During the coming summer, Leonard will trade a fast-moving river for a fast-paced newsroom: He has been awarded a prestigious Dow Jones News Fund internship to work as a digital journalist at The Denver Post. It's a coveted opportunity that may carry him into his career after he graduates in December from the Richard T. Robertson School of Media and Culture in the College of Humanities and Sciences.

"My career plan is to go into print or online journalism," said Leonard, who will turn 22 this month. "I want to write stories that help readers better understand the community they live in and hold people in power accountable. The digital internship with the DJNF is a step in that direction.

"As news outlets move from print to Web, I need to be prepared for the transition. This will be an important part of preparing for and continuing that transition.

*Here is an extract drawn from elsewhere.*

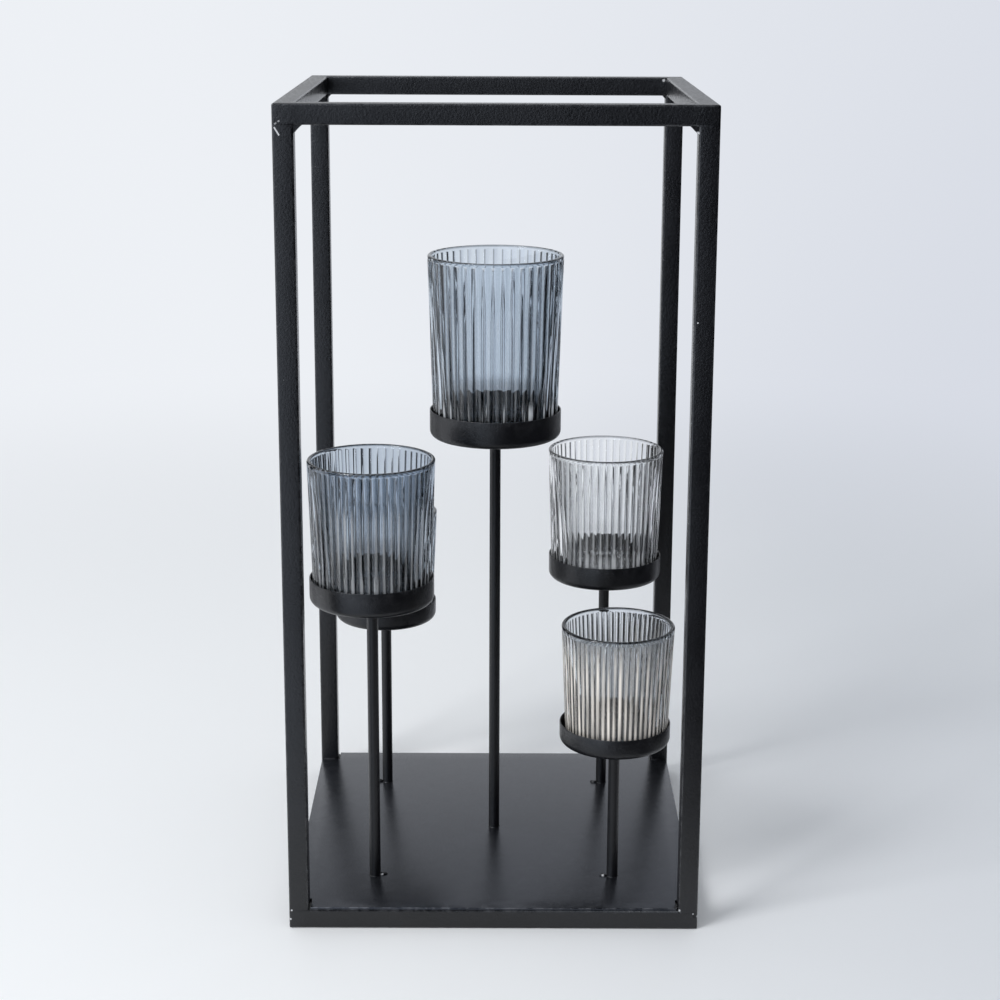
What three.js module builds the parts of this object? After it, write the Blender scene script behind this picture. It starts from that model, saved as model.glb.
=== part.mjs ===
import * as THREE from 'three';

// Votive candle rack: a welded cage of square tube with a sheet base, and five rods that each carry
// a shallow round tray with a ribbed glass cup standing loosely in it.
// Millimetres, +Z up, -Y is the front. The origin is on the floor, at the middle of the footprint.

// Cage of square tube
const frameWidth = 250;
const frameDepth = 250;
const frameHeight = 500;
const tubeSize = 12;
const tubeWall = 1.2;
const tubeEdgeRadius = 1.8;
const tubeBoreRadius = 0.6;

// Weld fillets in the corners under the top rails
const filletLeg = 5;
const filletHollowShare = 0.35;

// Base sheet, lying on the base rails and notched round the uprights
const plateThickness = 1.5;
const plateSetback = 0.5;
const plateNotchGap = 1;

// Rods, with a run of weld at both ends
const rodRadius = 3.5;
const rodWeldLeg = 1.2;

// Places of the stands: four on a rectangle and one in its middle, all set a little forward
const standSpacingX = 150;
const standSpacingY = 150;
const standShiftY = -3;

// Pressed trays
const traySheet = 0.8;

// Glass cups: the lip is smooth, the ribs start below it and fade into the foot
const lipWall = 2.6;
const lipRound = 0.9;
const lipBand = 3.2;
const ribFade = 1.2;
const ribDepthShare = 0.19;
const footWall = 4;
const footThickness = 7;
const footBevel = 3.7;
const footHeight = 3;
const floorBevel = 2;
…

While at The Denver Post, I hope to acquire skills that will improve my storytelling ability, my computer capabilities and the ability to bring readers to a story."

As news outlets move from print to Web, I need to be prepared for the transition. This will be an important part of preparing for and continuing that transition.

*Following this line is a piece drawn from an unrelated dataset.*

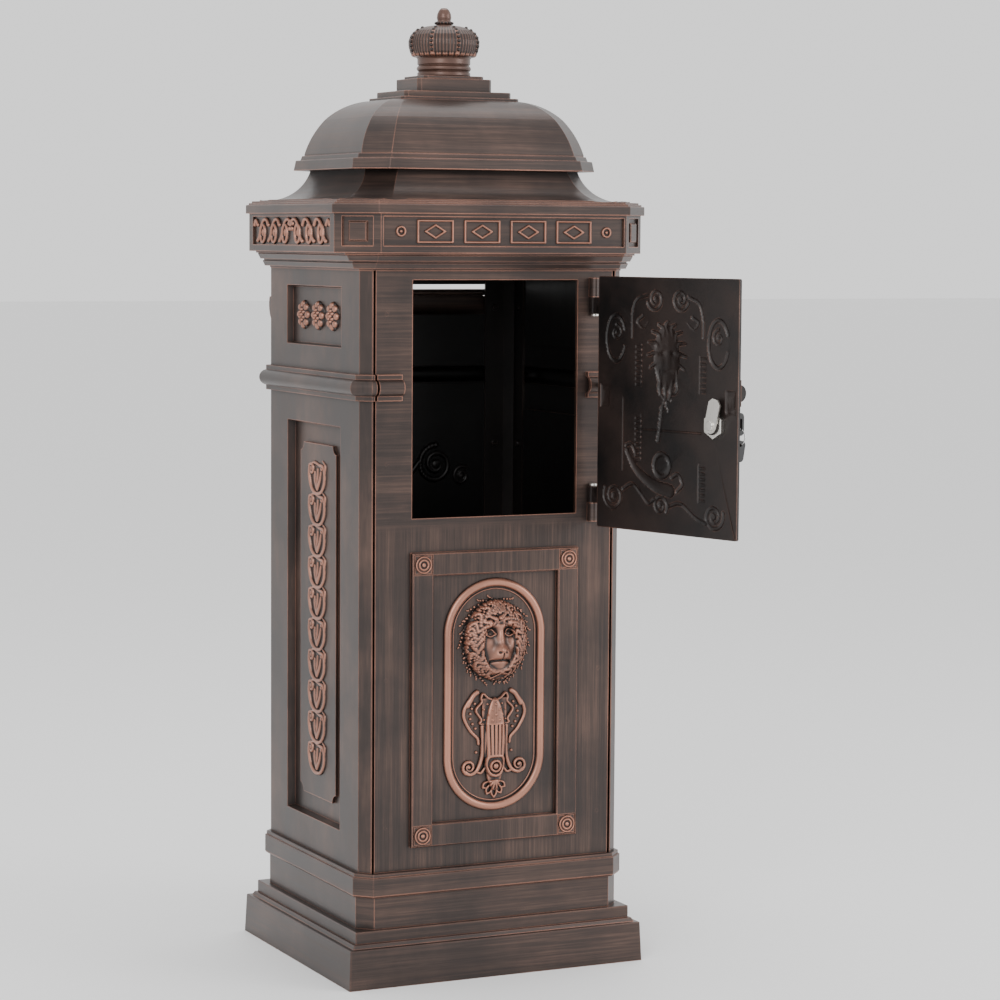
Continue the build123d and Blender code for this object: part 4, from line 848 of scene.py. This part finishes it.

More than 600 undergraduate and graduate students applied for 2015 DJNF internships; 92 were selected. They will work as business reporters, digital journalists and news and sports copy editors at 56 of the nation's leading news organizations, from The New York Times and The Wall Street Journal to AccuWeather and

Leonard was the only college journalist selected from a Virginia college or university. This is the third year in a row that a VCU student has been awarded a DJNF internship.

"This summer's strong and dynamic internship program is testimony to the News Fund's vital role in preparing the next generation of professional journalists for work in the digital age that is reshaping news media," said DJNF President Richard Levine.

Added Linda Shockley, the fund's managing director: "Media need skilled multiplatform journalists more than ever, and students need the experience and the added grounding fund pre-internship training provides. We value our media partners' investment in the future by participating in our programs."

Leonard already has a lot of experience: He has interned at RVA Magazine, and WTVR CBS 6; covered the General Assembly for VCU's Capital News Service; and served as online news editor in 2014-15 for The Commonwealth Times, VCU's award-winning student newspaper. Leonard will be managing editor of the CT this fall.

Leonard will attend a one-week training session at Arizona State University this month. He then will move to Denver for his 10-week paid internship. (As part of the Dow Jones program, he also will receive a $1,000 scholarship.)

"I know I will be working with the digital team, but I have not been given a job description or list of duties. I assume it could be anything from web production, to writing, to preparing infographics," Leonard said. "Whatever is expected of me, I look forward to working alongside and learning from an award-winning staff at The Denver Post."

Leonard transferred to VCU after attending Belmont University in Nashville, Tenn., and the University of Virginia's College at Wise, where he worked for the campus newspaper, The Highland Cavalier.

At first, he thought about going into the music business.

"I play bass, but not well enough to make a career out of it. Music was all I thought about in high school, so I thought I'd make a career out of it," Leonard said. "When I first got to college in Nashville, I was positive I'd be working for an artist management company when I graduated."

But then he got involved in journalism — and that resonated with his desire to have an impact on society.

"A strong curiosity and a desire to find the truth have given me a passion for the field of journalism. It is important to inform the community, and I want to be a part of that," Leonard said. "The Fourth Estate has a responsibility to keep a check on the powers that be in our society, a responsibility to write the first draft of history, a responsibility I know I can shoulder."